Keynote Speakers

Starting this March, get ready to be digitally delighted each month with our stellar lineup of iPRES 2023 keynotes!

Quinn Dombrowski

Quinn Dombrowski is the Academic Technology Specialist in the Division of Literatures, Cultures, and Languages, and in the Library, at Stanford University. Prior to coming to Stanford in 2018, Quinn’s many digital humanities adventures included supporting the high-performance computing cluster at UC Berkeley, running a tool directory with support from the Mellon Foundation, writing books on Drupal for Humanists and University of Chicago library graffiti, and working on the program staff of Project Bamboo, a failed digital humanities cyberinfrastructure initiative.
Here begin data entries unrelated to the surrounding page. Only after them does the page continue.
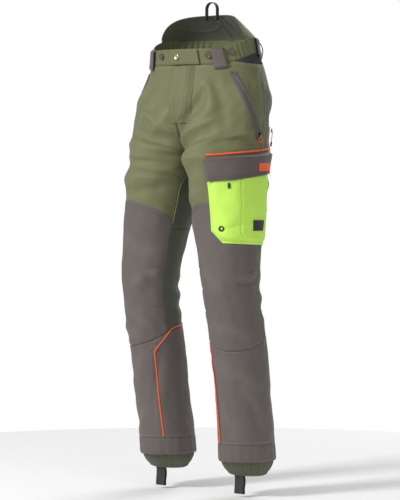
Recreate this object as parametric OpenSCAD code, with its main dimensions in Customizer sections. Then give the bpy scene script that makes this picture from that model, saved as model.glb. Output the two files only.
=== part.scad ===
// Chainsaw protective trousers in their worn shape: sewn panels, protective pads, zips and hardware.
// Millimetres. The wearer faces -Y, +X is the wearer's left and +Z is up.
// The origin is the middle of the waist, level with the top of the waistband at the fly.

/* [Trousers] */
// Height of the crotch below the waistband's top
rise = 270; // [262:1:278]
// Height of the hem below the waistband's top
outseam = 1030; // [1015:1:1045]
// Height of the knee's bending line below the waistband's top
knee_drop = 622; // [610:1:634]
// Thickness of the outer cloth
cloth = 2.4; // [1.6:0.1:2.8]
// Thickness of the cut-protection pad in each leg
pad = 5.6; // [4:0.2:6]

/* [Waist] */
// Height of the waistband
band_h = 40; // [34:1:44]
// How much higher the waistband sits at the back than at the fly
back_rise = 30; // [22:1:34]
// Height of the kidney panel above the waistband
kidney_h = 62; // [50:1:72]
// How far the top of the kidney panel leans forward
kidney_lean = 70; // [50:1:80]
// Diameter of the waist snap's cap
snap_d = 15; // [13:0.5:17]
// Width of a belt loop
loop_w = 20; // [16:1:24]
// Depth of the slot behind a belt loop
loop_gap = 6.5; // [6:0.5:8]

/* [Cargo pocket] */
// Depth of the pocket's hollow
pocket_gap = 8; // [7:0.5:9]
// Height of the flap
flap_h = 62; // [56:1:68]
// Outer diameter of the eyelet
eyelet_d = 15; // [13:0.5:17]
// Diameter of the eyelet's hole
eyelet_hole_d = 6; // [5:0.5:7]

/* [Cuffs] */
// Height of the sewn hem band
hem_h = 44; // [38:1:50]
// Width of the boot strap under each gaiter
strap_w = 28; // [24:1:32]
// Length of boot strap that hangs below the gaiter
strap_l = 50; // [42:1:56]

/* [Hidden] */
$fn = 32;

olive = [0.42, 0.44, 0.27];
dark_olive = [0.24, 0.27, 0.16];
taupe = [0.40, 0.36, 0.33];
neon = [0.70, 0.95, 0.25];
orange = [0.93, 0.32, 0.14];
black = [0.07, 0.07, 0.08];
navy = [0.14, 0.14, 0.22];
white = [0.85, 0.85, 0.82];
metal = [0.72, 0.68, 0.58];

left = 1;
right = -1;
seam = 0.4;
crotch_z = -rise;
knee_z = -knee_drop;
hem_z = -outseam;
hem_top = hem_z + hem_h;
hip_top = -190;
hip_bottom = -292;
inseam_u = 0.003;
side_u = 0.5;
lining_d = -cloth - pad - 1.4;
lining = 1.2;

// --- Body shape -------------------------------------------------------------------------------

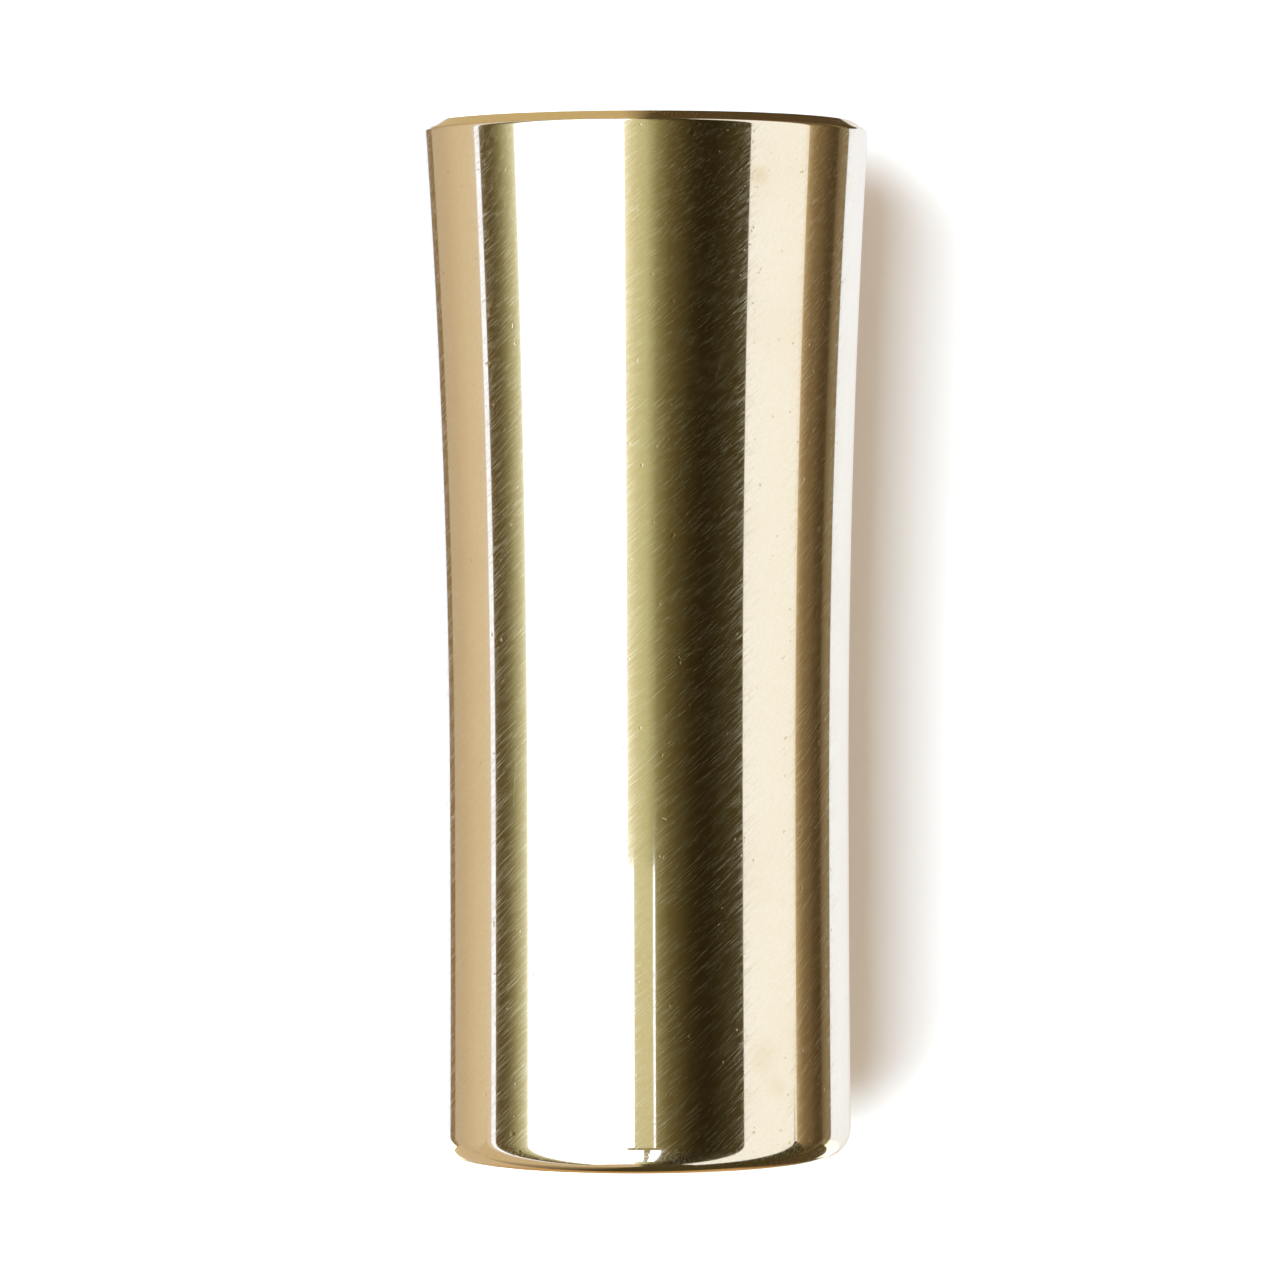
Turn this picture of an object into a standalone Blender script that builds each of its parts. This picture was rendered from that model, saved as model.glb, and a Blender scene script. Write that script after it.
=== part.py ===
"""Guitar slide: one lathe-turned tube of solid brass, flared at one end.

The bore runs along Y, with the flared end at +Y and the plain end at -Y, and the slide lies on
its side. The origin is on the bore's centre line, halfway along the length. Units are metres.
"""

from math import cos, pi, radians, sin, tan

import bpy

# Driving dimensions
LENGTH = 0.066                 # end face to end face
FLARE_DIAMETER = 0.0295        # outside, where the flare would meet the flared end's face
WAIST_DIAMETER = 0.02675       # outside, at the narrowest place
PLAIN_DIAMETER = 0.02695       # outside, where the body would meet the plain end's face
WAIST_FROM_FLARE = 0.0434      # distance of the waist from the flared end's face
BORE_DIAMETER = 0.020          # straight, for the player's finger
BORE_CHAMFER = 0.0004          # 45 degree lead-in at both mouths of the bore
BEVEL_DEPTH = 0.0006           # bevel between the outside and the flared end's face, along the axis
BEVEL_ANGLE = radians(56)      # of the bevel from the axis
BEVEL_ROUND = 0.0003           # rounding between the outside and the bevel
PLAIN_EDGE_RADIUS = 0.0017     # polished round between the outside and the plain end's face
PLAIN_EDGE_TURN = radians(82)  # how far that round turns before it meets the face

# Mesh resolution
TURN_STEPS = 64                # facets round the axis
BODY_STEPS = 14                # steps along the waisted outside, between its two edges
BEVEL_ROUND_STEPS = 3          # steps round the outside's edge of the bevel
EDGE_STEPS = 6                 # steps round the plain end's polished edge
SMOOTH_ANGLE = radians(20)     # edges sharper than this stay sharp in the shading

BRASS_COLOUR = (0.87, 0.73, 0.43, 1.0)
BRASS_ROUGHNESS = 0.06


def clear_scene():
    """Remove every object of the scene."""
    for old in list(bpy.data.objects):
        bpy.data.objects.remove(old, do_unlink=True)


def outside_radius(depth):
    """Outside radius at a depth below the flared end: a parabola either side of the waist."""
    waist = WAIST_DIAMETER / 2
    if depth < WAIST_FROM_FLARE:
        rise = FLARE_DIAMETER / 2 - waist
        share = (WAIST_FROM_FLARE - depth) / WAIST_FROM_FLARE
    else:
        rise = PLAIN_DIAMETER / 2 - waist
        share = (depth - WAIST_FROM_FLARE) / (LENGTH - WAIST_FROM_FLARE)
    return waist + rise * share ** 2


def bevel_start():
    """Depth at which the flared end's small round leaves the outside."""
    return BEVEL_DEPTH + BEVEL_ROUND * tan(BEVEL_ANGLE / 2)


def flared_edge():
    """Bevel of the flared end, from the face outwards, with the small round below it."""
    start = bevel_start()
    centre = outside_radius(start) - BEVEL_ROUND
    points = []
    for step in range(BEVEL_ROUND_STEPS):
        turn = BEVEL_ANGLE * (1 - step / BEVEL_ROUND_STEPS)
        radius = centre + BEVEL_ROUND * cos(turn)
        depth = start - BEVEL_ROUND * sin(turn)
        points.append((radius, depth))
    edge_radius, edge_depth = points[0]
    return [(edge_radius - edge_depth * tan(BEVEL_ANGLE), 0.0)] + points


def plain_edge():
    """Rounded outer edge of the plain end, from the outside down to the face."""
    start = LENGTH - PLAIN_EDGE_RADIUS * sin(PLAIN_EDGE_TURN)
    centre = outside_radius(start) - PLAIN_EDGE_RADIUS
    points = []
    for step in range(1, EDGE_STEPS + 1):
        turn = PLAIN_EDGE_TURN * step / EDGE_STEPS
        radius = centre + PLAIN_EDGE_RADIUS * cos(turn)
        depth = start + PLAIN_EDGE_RADIUS * sin(turn)
        points.append((radius, depth))
    return points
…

Quinn has a BA/MA in Slavic Linguistics from the University of Chicago, and an MLIS from the University of Illinois at Urbana-Champaign. Since coming to Stanford, Quinn has supported numerous non-English digital humanities projects, started a Textile Makerspace, developed a tabletop roleplaying game to teach DH project management, explored trends in multilingual fanfic, and started the Data-Sitters Club, a feminist digital humanities pedagogy and research group focused on Ann M. Martin’s 90’s girls series “The Baby-Sitters Club”. A co-founder of Saving Ukrainian Cultural Heritage Online (SUCHO), Quinn has been working to preserve and augment Ukrainian digital cultural heritage since Russia's invasion in February 2022. Quinn also serves as co-President of the Association for Computers and the Humanities, the US-based professional association for digital humanities.

Sherry Williams

Sherry Williams was born and raised on the south side of Chicago in the Englewood Community. She is Founder and President of the Bronzeville / Black Chicagoan Historical Society. Williams led African American cultural programs at the Pullman State Historic Site on the Senator Stephen A. Douglas Tomb Site and Monument Park grounds from 2007-2017. In 2009, Williams was voted Vice President of the Pullman Civic Organization. She also served as a board member of the Chicago Cultural Alliance. 2000-2005. Williams is an active member of the Afro American Genealogical and Historical Society (Chicago Chapter); a board member of the Bronzeville Trail Task Force, Inc.; a board member of Chicago Coalition of Park Advisory Councils; an advisory member of Illinois State Historical Society; a former commissioner of the Amistad Commission of the State of Illinois (2010-2012); an institutional member of the Chicago Cultural Alliance; a parter institution of Choose Chicago; and a board secretary of the Burnham Park Advisory Council. In 2010, Williams developed the Chicago Freedom Tours with the guidance of Dr. Christopher Reed, and well noted historian and educator Mrs. Glennette Tilley Turner. Funding support for the project came from the Chicago Architecture Foundation. Williams trained volunteers to provide portrayals at historic sites in Chicago where Civil war era statesmen, ministry leaders, and abolitionists supported freedom seekers on the Underground Railroad.

Dr. Ricardo Punzalan

Dr. Ricardo L. Punzalan, associate professor at the University of MIchigan School of Information, is a scholar of archives and digital curation. He studies community access and use of anthropological data in archives, as well as the digitization of ethnographic records held in libraries, archives, and museums. His research has established and shaped practices of virtual reunification and digital repatriation of cultural heritage collections. To do this work, he designs and carries out community-based, participatory research projects, which incorporate the perspectives of cultural heritage stakeholders beyond academic researchers. His scholarship has brought to the fore the critical challenges faced by underserved and Indigenous communities and has created dialogs between communities and cultural institutions. He co-directs ReConnect/ReCollect: Reparative Connections to Philippine Collections at the University of Michigan, a project that develops the framework for, and the practice of, reparative work for Philippine collections acquired by the university during the US colonial period. He is currently co-chair of the Archival Repatriation Committee of the Society of American Archivists and on the Board of Trustees of the Library of Congress American Folklife Center. This keynote is sponsored by the Mortenson Center for International Library Programs, and Punzalan has been selected as the 33rd Annual Mortenson Distinguished Lecturer.